La défense de la raison républicaine constitue la seconde partie de l'ouvrage, l'auteur centrant son propos sur la volonté de Robert Badinter « d'assurer le respect des droits de l'homme, des libertés fondamentales qui sont les piliers sur lesquels repose notre démocratie, ou si l'on préfère, qui constituent l'âme vivante de la République ».

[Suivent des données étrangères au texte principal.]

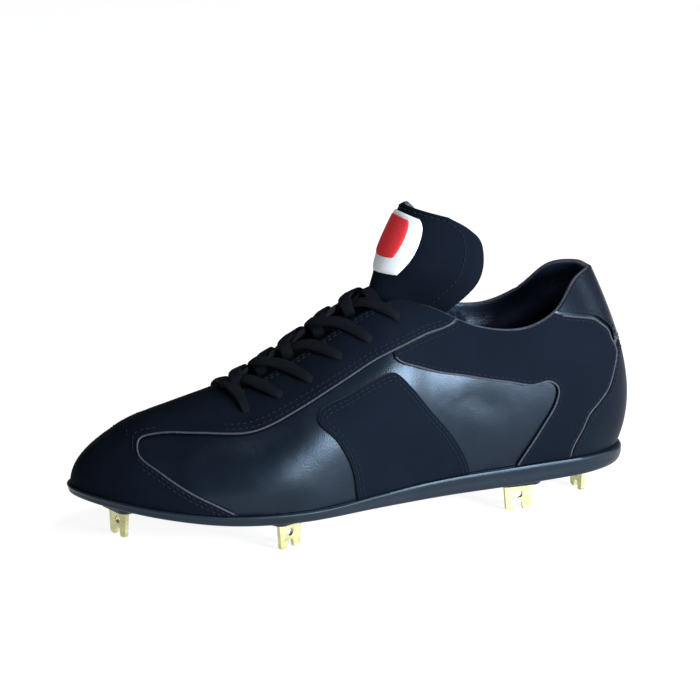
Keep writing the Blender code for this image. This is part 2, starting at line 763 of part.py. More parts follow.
@lru_cache(maxsize=None)
def tongue_rows():
    """Rows of the tongue from under the vamp to its top, each numbered by its place in the list."""
    rows = []
    for along, turn, sink in TONGUE_FOOT:
        spot, up = crest_frame(along)
        bed = sink * WALL + GAP
        spot = spot - up * bed
        tilt = math.degrees(math.atan2(up.z, up.x))
        round_off = INSTEP_RADIUS - bed
        rows.append((len(rows), spot.x, spot.y, spot.z, tilt, round_off, round_off, -turn, turn))
    base = crest_point(THROAT_TOP).z
    foot = rows[-1][3]
    for rise, along, tilt, half, depth, inner, outer in TONGUE:
        height = mix(foot, base + TONGUE_RISE, rise)
        rows.append((len(rows), along * SOLE_LENGTH, 0.0, height, tilt,
                     half * TONGUE_WIDTH, depth * TONGUE_WIDTH, inner, outer))
    return tuple(rows)


def tongue_point(v, u, inward=0.0):
    """A point of the tongue: v from its foot to its top, u from the inner edge to the outer edge."""
    rows = tongue_rows()
    x, y, z, tilt, half, depth, inner, outer = read(rows, v * (len(rows) - 1))
    turn = math.radians(mix(inner, outer, u))
    half, depth = half - inward, depth - inward
    back = Vector((-math.cos(math.radians(tilt)), 0.0, -math.sin(math.radians(tilt))))
    start = Vector((x, y, z)) + back * inward
    return start + Vector((0.0, half * math.sin(turn), 0.0)) + back * depth * (1 - math.cos(turn))


def sheet(name, point, rows, columns, thick, material):
    """A closed sheet from a function of v, u and depth."""
    bm = bmesh.new()
    layers = []
    for inward in (0.0, thick):
        layers.append([[bm.verts.new(point(i / rows, j / columns, inward)) for j in range(columns + 1)]
                       for i in range(rows + 1)])
    top, low = layers
    for i in range(rows):
        for j in range(columns):
            quad(bm, top[i][j], top[i + 1][j], top[i + 1][j + 1], top[i][j + 1])
            quad(bm, low[i][j], low[i][j + 1], low[i + 1][j + 1], low[i + 1][j])
    rim = ([(0, j) for j in range(columns)] + [(i, columns) for i in range(rows)]
           + [(rows, j) for j in range(columns, 0, -1)] + [(i, 0) for i in range(rows, 0, -1)])
    for k, (i, j) in enumerate(rim):
        m, n = rim[(k + 1) % len(rim)]
        quad(bm, top[i][j], top[m][n], low[m][n], low[i][j])
    return new_object(name, bm, material)


def build_tongue(material):
    return sheet("tongue", tongue_point, TONGUE_ROWS, TONGUE_COLUMNS, TONGUE_THICK, material)


def patch_point(v, u, inward):
    """A patch on the tongue's front with its corners drawn in on a round."""
    a, b = 2 * v - 1, 2 * u - 1
    a, b = a * math.sqrt(1 - PATCH_ROUND * b * b), b * math.sqrt(1 - PATCH_ROUND * a * a)
    low, high = PATCH_PLACE
    left, right = PATCH_SPREAD
    return tongue_point(mix(low, high, (a + 1) / 2), mix(left, right, (b + 1) / 2),
                        inward - GAP - PATCH_THICK)


def build_patch(material):
    return sheet("tongue_patch", patch_point, PATCH_STEPS, PATCH_STEPS, PATCH_THICK, material)


def lace_spot(along, across, lift):
    """A point over the throat, on the round of the instep and lifted square to it."""
    spot, up = crest_frame(along)
    radius = INSTEP_RADIUS * mix(LACE_FLAT, 1.0, smooth((THROAT_END - along) / (THROAT_END - THROAT_TOP)))
    turn = across / radius
    round_off = radius + lift
    centre = spot - up * radius
    return centre + up * round_off * math.cos(turn) + Vector((0.0, round_off * math.sin(turn), 0.0))


def ribbon(name, start, end, lift, reach, bow):
    """One flat crossing from the outer side's place to the inner side's place along the crest."""
    bm = bmesh.new()
    rings = []
    for k in range(LACE_STEPS + 1):
        share = k / LACE_STEPS
        across = mix(reach, -reach, share)
        here = mix(start, end, share) + bow * math.sin(math.pi * share)
        middle = lace_spot(here, across, lift)
        ahead = lace_spot(here + (end - start) * 0.01, mix(reach, -reach, share + 0.01), lift)
        way = (ahead - middle).normalized()
        up = (lace_spot(here, across, lift + 0.001) - middle).normalized()
        side = way.cross(up).normalized()
        ring = []
        for s, h in ((-0.5, 0.0), (-0.36, 0.5), (0.36, 0.5), (0.5, 0.0), (0.36, -0.5), (-0.36, -0.5)):
            ring.append(bm.verts.new(middle + side * s * LACE_WIDTH + up * h * LACE_THICK))
        rings.append(ring)
    for low, high in zip(rings, rings[1:]):
        for i in range(6):
            quad(bm, low[i], low[(i + 1) % 6], high[(i + 1) % 6], high[i])
    bm.faces.new(rings[0][::-1])
    bm.faces.new(rings[-1])
    return new_object(name, bm)


def build_laces(material):
    lift = OVERLAY + LACE_THICK / 2 + LACE_LIFT
    over = lift + LACE_THICK / 3
    laces = ribbon("laces", EYELETS[0], EYELETS[0], lift, LACE_REACH - LACE_THICK, 0.0)
    laces.data.materials.append(material)
    for k, (low, high) in enumerate(zip(EYELETS, EYELETS[1:])):
        under_form = ribbon(f"lace_form_under_{k}", low, high, lift, LACE_REACH, LACE_BOW)
        over_form = ribbon(f"lace_form_over_{k}", high, low, over, LACE_REACH - LACE_THICK / 2, LACE_BOW)
        cut(laces, helper(under_form), "UNION")
        cut(laces, helper(over_form), "UNION")
    return laces


def centre_on_floor():
    """Carries every piece on an empty, so the origin is on the floor under the middle of the shoe."""
    graph = bpy.context.evaluated_depsgraph_get()
    pieces = [o for o in bpy.data.objects if o.type == "MESH"]
    corners = []
    for piece in pieces:
        if not piece.hide_render:
            mesh = piece.evaluated_get(graph).to_mesh()
            corners += [v.co.copy() for v in mesh.vertices]
    low = [min(c[k] for c in corners) for k in range(3)]
    high = [max(c[k] for c in corners) for k in range(3)]
    carrier = bpy.data.objects.new("shoe", None)
    bpy.context.scene.collection.objects.link(carrier)
    carrier.location = (-(low[0] + high[0]) / 2, -(low[1] + high[1]) / 2, -low[2])
    for piece in pieces:
        piece.parent = carrier


def clear_scene():
    for obj in list(bpy.data.objects):
        bpy.data.objects.remove(obj, do_unlink=True)


def main():
    clear_scene()
    matte = make_material("matte_navy", (0.012, 0.015, 0.026), 0.85)
    gloss = make_material("gloss_navy", (0.010, 0.014, 0.026), 0.28)
    rubber = make_material("sole_black", (0.012, 0.014, 0.020), 0.42)
    brass = make_material("blade_brass", (0.62, 0.58, 0.33), 0.32, 1.0)
    lining = make_material("insole_black", (0.02, 0.02, 0.025), 0.8)
    cotton = make_material("lace_black", (0.014, 0.013, 0.014), 0.9)
    badge = make_material("patch_white", (0.80, 0.80, 0.82), 0.8)
    build_outsole(rubber)
    build_upper(gloss)
    build_insole(lining)
    build_overlays(matte, gloss)
    build_tongue(matte)
    build_patch(badge)
    build_laces(cotton)
    for row in BLADES:
        build_blade(row, brass)
    centre_on_floor()


main()
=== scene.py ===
"""Looks of a left baseball cleat: panels, lining, tongue, laces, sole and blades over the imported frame.

The last is worked out from the same sizes as the solids. While a piece is modelled, X runs from the
back of the sole to the toe, Y to the outer side and Z up; SHIFT then carries it into the frame.
All lengths are in metres and all angles in degrees.
"""
import math
from functools import lru_cache

import bmesh
import bpy
import numpy as np
from mathutils import Matrix, Vector
from mathutils.bvhtree import BVHTree


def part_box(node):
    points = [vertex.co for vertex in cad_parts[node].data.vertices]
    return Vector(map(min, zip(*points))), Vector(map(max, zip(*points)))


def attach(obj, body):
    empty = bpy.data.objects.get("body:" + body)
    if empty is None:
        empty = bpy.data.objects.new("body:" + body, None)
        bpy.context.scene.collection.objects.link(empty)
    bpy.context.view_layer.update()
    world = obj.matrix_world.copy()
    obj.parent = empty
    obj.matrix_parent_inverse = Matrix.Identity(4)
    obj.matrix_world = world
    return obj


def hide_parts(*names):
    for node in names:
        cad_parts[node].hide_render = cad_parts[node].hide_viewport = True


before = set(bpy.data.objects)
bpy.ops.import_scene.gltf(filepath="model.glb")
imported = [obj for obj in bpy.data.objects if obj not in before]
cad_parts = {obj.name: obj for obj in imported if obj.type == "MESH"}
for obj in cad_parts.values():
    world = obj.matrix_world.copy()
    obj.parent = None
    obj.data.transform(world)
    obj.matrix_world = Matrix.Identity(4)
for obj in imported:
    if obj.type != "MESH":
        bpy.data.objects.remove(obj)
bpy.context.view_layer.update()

# Sole
SOLE_LENGTH = 0.290
BALL_WIDTH = 0.100
HEEL_WIDTH = 0.068
TOE_SPRING = 0.0110
SIDE_HEIGHT = 0.0100
ARCH_RISE = 0.0030
ARCH_PLACE = 0.43
ARCH_REACH = 0.10
ARCH_EDGE = 0.4 * HEEL_WIDTH
SOLE_LEDGE = 0.0030
WIDEN_START = 0.25
WIDEN_REACH = 0.35

# Blades and the bosses that hold them
SOLE_CLEARANCE = 0.0145
BOSS_DROP = 0.0012
BLADE_REACH = SOLE_CLEARANCE - BOSS_DROP
BLADE_WIDTH = 0.0158
BLADE_THICK = 0.0020
BLADE_HOLE = 0.0040
BLADE_NOTCH = 0.0038
BLADE_ROOT = 0.0022
BLADE_TAPER = 0.87
BLADE_CORNER = 0.0016
BLADE_BEVEL = 0.00022
NOTCH_REACH = 1.35
HOLE_PLACE = 0.60
BOSS_LENGTH = 0.0230
BOSS_WIDTH = 0.0100
BOSS_ROUND = 0.42 * BOSS_WIDTH
BOSS_FLARE = 0.25
BOSS_SINK = 0.6

# Upper
BACK_HEIGHT = 0.0900
COLLAR_HEIGHT = 0.0690
INSTEP_HEIGHT = 0.0890
TOE_HEIGHT = 0.0345
INSTEP_RADIUS = 0.0330
THROAT_HALF = 0.0110
WALL = 0.0020
COLLAR_PAD = 0.0030
OVERLAY = 0.0011

# Tongue, insole, laces
TONGUE_THICK = 0.0030
TONGUE_RISE = 0.0420
TONGUE_WIDTH = 0.0600
INSOLE_THICK = 0.0035
LACE_WIDTH = 0.0066
PATCH_THICK = 0.0010
GAP = 0.0003
INSOLE_INSET = SOLE_LEDGE + WALL + COLLAR_PAD / 3

OUTER = 1
INNER = -1

# Where the model's own origin lies in the frame: the back of the sole, and the rear blade's middle
REAR_LOW, REAR_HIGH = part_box("blade_heel_back")
SHIFT = Vector((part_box("outsole")[0].x, (REAR_LOW.y + REAR_HIGH.y) / 2, 0.0))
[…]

Un premier chapitre sur « une politique de la personne humaine » conduit l'auteur à examiner la jurisprudence du Conseil sur les questions liées à l'immigration, expliquant comment celui-ci « a pu construire un véritable statut constitutionnel des étrangers », puis le droit d'asile, conduisant le juge à « définir un régime constitutionnel du droit d'asile qui fait gagner au Conseil des points décisifs dans son interminable quête de légitimité démocratique ». Certes, la réécriture du droit d'asile par le pouvoir constituant a réduit ce régime. Mais, pour paradoxal que cela paraisse, cette révision constitutionnelle a ôté bien des arguments aux adversaires du Conseil, en démontrant que le dernier mot pouvait toujours revenir au constituant, parlementaire ou populaire.

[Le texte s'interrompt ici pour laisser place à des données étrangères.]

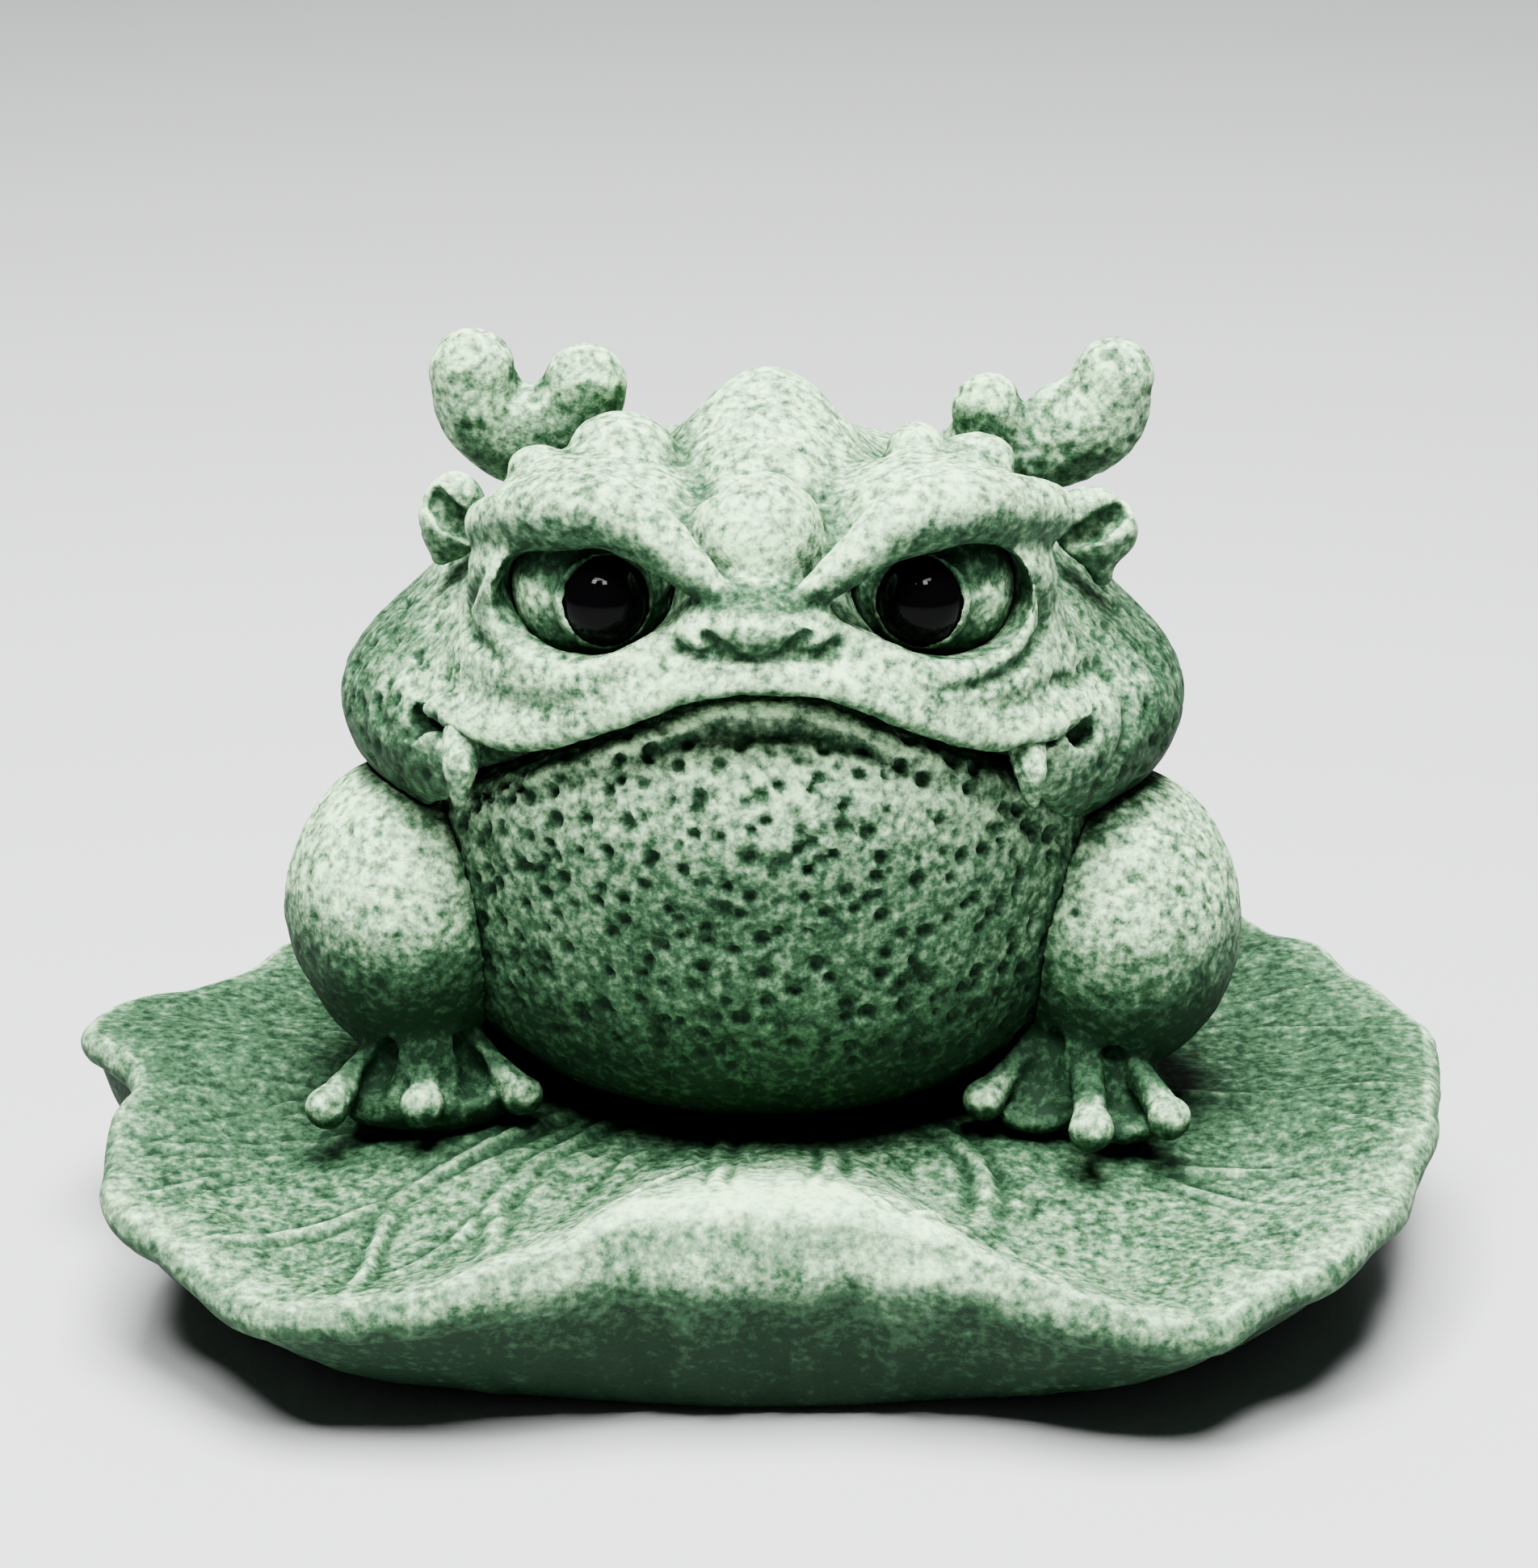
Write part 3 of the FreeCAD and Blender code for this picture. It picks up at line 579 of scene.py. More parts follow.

La « politique du citoyen », vision de la « nation française composée de tous les citoyens français quels que soient leur origine, leur sexe, leurs affinités culturelles, leur religion, leur race » est l'occasion pour Dominique Rousseau de présenter l'oeuvre du Conseil relative à l'unité du peuple français, notamment illustrée par l'affaire du « peuple corse », la modernisation de l'Etat, avec le développement d'une « République moins jacobine » ou encore l'ouverture européenne liée à la ratification du traité de Maastricht.

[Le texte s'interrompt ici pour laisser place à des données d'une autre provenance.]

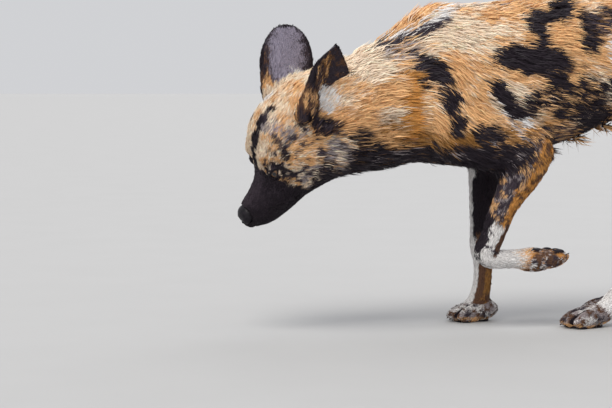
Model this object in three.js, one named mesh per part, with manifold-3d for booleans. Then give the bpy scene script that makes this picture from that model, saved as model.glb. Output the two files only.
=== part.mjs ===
// An African wild dog, life size, stepping down with its head lowered and its left forefoot lifted.
// Millimetres, +Z up, -Y ahead, +X the dog's left. Every outline is the outline of the coat.
import * as THREE from 'three';
import { mergeVertices } from 'three/addons/utils/BufferGeometryUtils.js';
import Module from 'manifold-3d';

const wasm = await Module();
wasm.setup();

// Driving dimensions
const GAP = 0.35; // left between two pieces that touch
const FLOOR = 0; // level of the three soles that stand
const WITHERS = 557; // height of the back behind the shoulders
const CHEST = 262; // height of the lowest line of the chest
const MIDDLE = { x: 15, y: 71 }; // middle of the whole, in the coordinates below, which start at the right forefoot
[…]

L'ouvrage de Dominique Rousseau peut séduire ou irriter ; mais il ne peut laisser indifférent. En apportant bien des arguments à l'encontre des attaques portées contre le Conseil Constitutionnel, il retire bien des motifs aux adversaires de cette juridiction, montrant surtout que si l'élu est indispensable à toute démocratie, le juge ne l'est pas moins, les deux formant un couple inséparable, indissociablement unis sur l'autel de la République.